Marketing textbooks tell us that new product success ratios are less than four out of ten even among those launched, and a lot less if reckoned from the idea stage. The paradox, however, is ensuring breakthrough innovation, a universal mantra which implies accepting failures, simultaneously with efficiency and profitability which call for a high hit rate. So the risk in innovation is considerable. In this age of mega-mergers, the mortality of brands and even companies is rising, and technology poses barriers to the later entrants. Yet innovate one must — and the management gurus exhort CEOs to prepare the soil for creativity to sprout amongst staff and managers. Exemplary HR practice, widely applauded by the profession, also demands that organisations develop a culture that encourages experimentation, not just by adopting positive strokes and rewards, but also allocating personal time off for projects and `skunk works'.

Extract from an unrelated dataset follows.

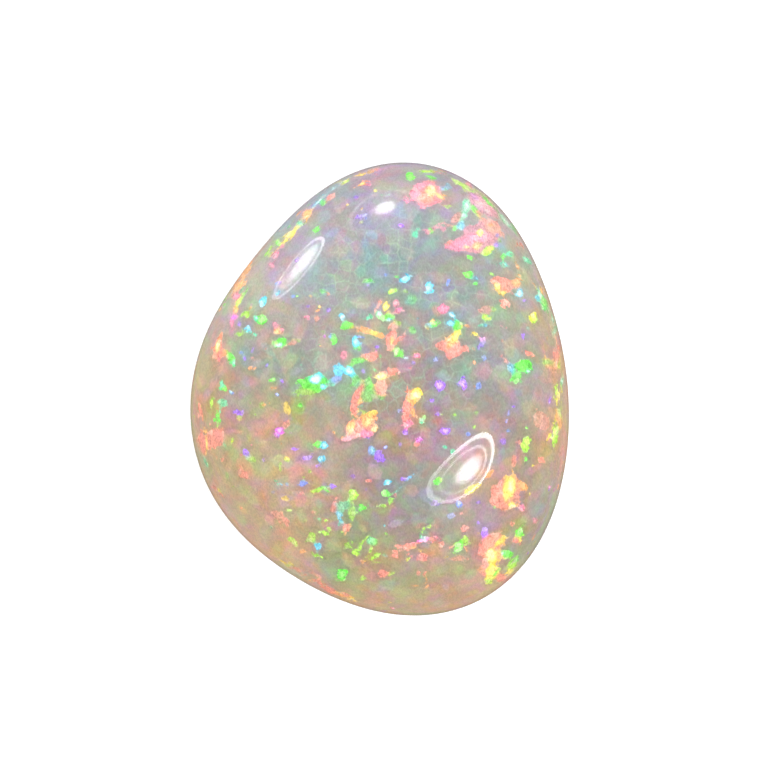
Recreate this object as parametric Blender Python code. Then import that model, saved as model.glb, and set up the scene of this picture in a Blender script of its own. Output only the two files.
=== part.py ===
"""A polished free-form opal: one solid stone with a domed face, a rounded girdle and a flat back.

The stone lies on its flat back. +Z is up through the dome and +Y runs along the stone to its
narrower end. The origin is on the resting plane, under the middle of the outline.
All sizes are in metres, and angles run anticlockwise from +X, seen from above.
"""

import math

import bmesh
import bpy
from mathutils import Vector

MM = 0.001

# The girdle is the widest outline of the stone. One radius for every 30 degrees, from +X.
GIRDLE_RADII_MM = (9.14, 9.38, 10.72, 10.87, 9.29, 8.71, 9.12, 9.58, 9.88, 10.81, 11.28, 10.07)
GIRDLE_RADII = [radius * MM for radius in GIRDLE_RADII_MM]
TOTAL_HEIGHT = 8.2 * MM
GIRDLE_HEIGHT = 2.1 * MM  # from the resting plane up to the girdle
BACK_SHARE = 0.84  # the flat back's outline as a share of the girdle's

# The dome's section is a superellipse: 2 is an ellipse, and more is fuller at the shoulder.
SHOULDER_FULLNESS = 2.25
CROWN_FULLNESS = 2.1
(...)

Failure, an ingredient of success

Evidence proves that team working, yet another favourite of consultants, is the source more often than not of innovative products and services. Collaborative effort, in turn, clearly calls for a new way of running organisations, which stresses and applauds internal harmony and co-operation while actively discouraging the sort of rivalry and the infighting that we know only too well. It is typical of executives sitting inside their own silos of the mind. Managers have to consciously correct their stances and rid themselves of the mindset, "Well, I am an accountant, it is my job to ask the inconvenient questions and cut expenditure wherever I can". Or, "I am the sales guy who has to move the stuff, so I have to make sure I don't get landed with a lemon!".

In the end, the hot potato lands in the hands of the Chief Executive. How does he answer the analysts who will not take kindly to a plea that failure is almost an essential ingredient of success? The challenge is enough to tax the wiliest spin doctors.